My boss asked me the other day what I thought of my new apartment, and that question created a bit of an overload in my brain, so I gave him an inane, but socially acceptable, response.

Here is a list of things I’ve noticed about my new apartment.

  1. The recycling gets picked up on Wednesday.
  2. The top outlet on almost every receptable in the living room and both bedrooms is controlled by a wall switch, which is an oddly high proportion of receptacles to be wired this way.
  3. The mail is generally delivered between 12:30 and 1:30 every day, unless you have a package, which can be delivered any time in the afternoon.
  4. If you stand in the hallway, you can hear into everyone’s apartment. But once you close your front door, you can’t.
  5. The floors that are ceramic tile weren’t originally ceramic tile. The person they hired to do the ceramic tile didn’t know how to deal with the woodwork. But he did, apparently, have access to a pair of tile nippers.
  6. The washing machine and dryer are high-efficiency units. If you’ve never used one of these before, you’re not in Kansas anymore, Toto.
  7. The toilets still take about five gallons per flush.
  8. The in-sink disposal unit can handle dry rice, but not potato peels. Do not put potato peels in the disposal unit, unless you want to plunge it out.
  9. You’re probably going to need a plunger until you are convinced of this fact.
  10. The decor is late 1980s. It is acceptable.
  11. I’m not used to an electric stove. I now know how useful burner covers are.
  12. The freezer has a built-in ice maker, which is handy, but it makes far more ice than I could use in a month of margaritas.
  13. Apparently one of the upstairs residents is still in college, as he is quite young, has irregular hours, carries a backpack, and stomps up the stairs. I refer to him as Junior.
  14. The trash gets picked up on Monday.
  15. A rain spout runs right outside my bedroom window. On rainy days, I can fall asleep to the sound of rain running through it. It’s nice.
  16. I probably should have paid for a car port, because my car is constantly covered in leaves and tree detritus.
  17. The cupboards are not nearly as large as they seem.
  18. I checked the oven temperature with a thermometer. Either the oven thermostat is spot on, or both the oven and my thermometer are off by identical amounts.
  19. I have replaced all of the light bulbs with LED bulbs, except for the ones in the refrigerator and the stove. They were on sale at Costco. I must research if they make LED bulbs for appliances.
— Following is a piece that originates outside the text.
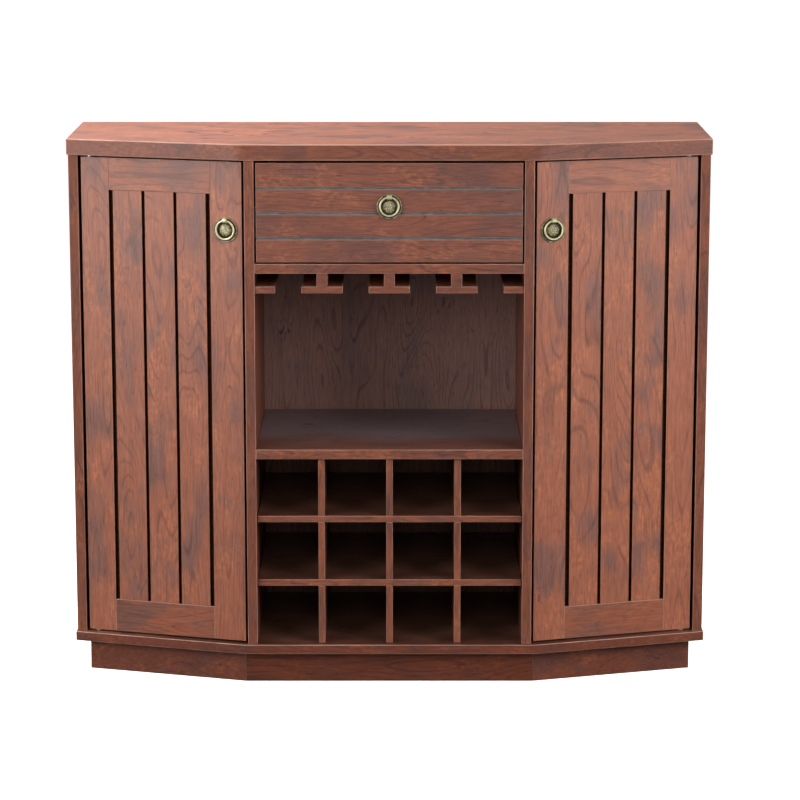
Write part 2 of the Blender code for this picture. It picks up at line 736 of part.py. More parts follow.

  20. I was told I would need a key to the closet under the stairs to get my internet hooked up. As it turns out, there are two sets of stairs, and two closets under the stairs. The same key opens both.
  21. Most people here keep to themselves. Stock up on sugar.
  22. I’ve met the old couple across the way and one door down. They remind me of the old people in Rosemary’s Baby. They seem nice. They have an autumnal wreath on their door.
  23. There is a public laundry room in the back on the first floor which contains a single coin-operated washer and a single coin-operated dryer, along with a table. The apartment complex doesn’t mention that on their website or in any of their literature. The door to the laundry room must stay closed at all times by order of the fire marshall, even if you’re in there.
  24. The couple across the way have two small children. Make sure to close the front door quietly.
  25. You’re not allowed to have a cooler on your deck, but the people in the third floor apartment in the building on the other side of parking lot have a blue one with a white lid on their deck.
  26. I doubt anyone uses the laundry room much. You could do a lot of laundry and get quite a bit of reading done on a long Saturday if you had enough quarters.
  27. The water here is very hard. Not as hard as diamonds, but we are definitely in the nipples-in-Siberia range.
  28. The table in the laundry room sags in the middle. Either it is very old or there is a lot of moisture in this room, particularly during the summer.
  29. It’s also possible Junior is a drug dealer, although that would be a blot on this community’s escutcheon.